Title :
Co-ClusterD: A Distributed Framework for Data Co-Clustering with Sequential Updates
Author :
Sen Su ; Xiang Cheng ; Lixin Gao ; Jiangtao Yin
Abstract :
Co-clustering is a powerful data mining tool for co-occurrence and dyadic data. As data sets become increasingly large, the scalability of co-clustering becomes more and more important. In this paper, we propose two approaches to parallelize co-clustering with sequential updates in a distributed environment. Based on these two approaches, we present a new distributed framework, Co-ClusterD, that supports efficient implementations of co-clustering algorithms with sequential updates. We design and implement Co-ClusterD, and show its efficiency through two co-clustering algorithms: fast nonnegative matrix tri-factorization (FNMTF) and information theoretic co-clustering (ITCC). We evaluate our framework on both a local cluster of machines and the Amazon EC2 cloud.

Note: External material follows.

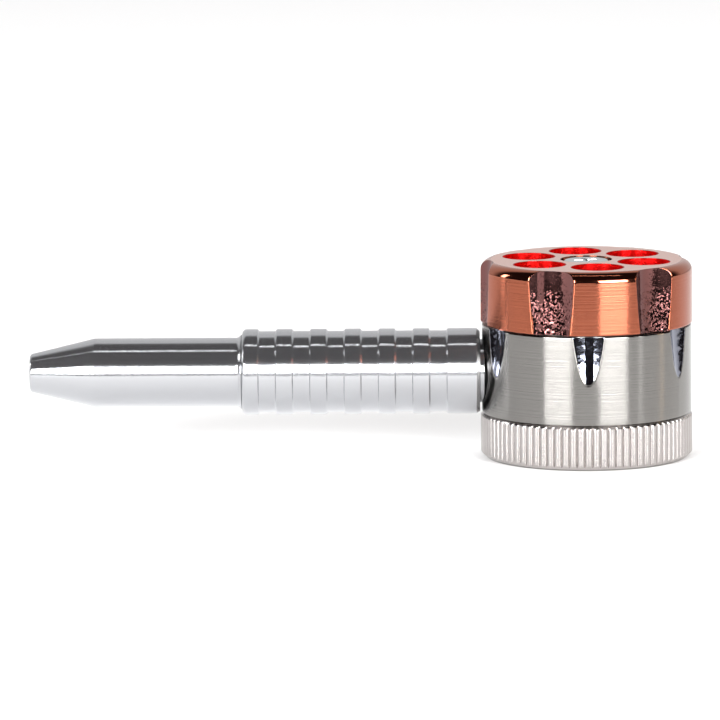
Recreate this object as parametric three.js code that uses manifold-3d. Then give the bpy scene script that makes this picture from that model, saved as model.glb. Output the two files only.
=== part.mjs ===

Our evaluation shows that co-clustering algorithms implemented in Co-ClusterD can achieve better results and run faster than their traditional concurrent counterparts.
Keywords :
data mining; distributed processing; information theory; matrix decomposition; pattern clustering; Amazon EC2 cloud; Co-ClusterD; FNMTF; ITCC; coclustering parallelization approach; data coclustering algorithm; distributed environment; distributed framework; dyadic data; fast nonnegative matrix trifactorization; information theoretic coclustering; sequential updates; Algorithm design and analysis; Clustering algorithms; Convergence; Distributed databases; Linear programming; Scalability; Synchronization; Cloud Computing; Co-Clustering; Concurrent Updates; Distributed Framework; Sequential Updates;
Conference_Titel :
Data Mining (ICDM), 2013 IEEE 13th International Conference on
Conference_Location :
Dallas, TX
DOI :
10.1109/ICDM.2013.76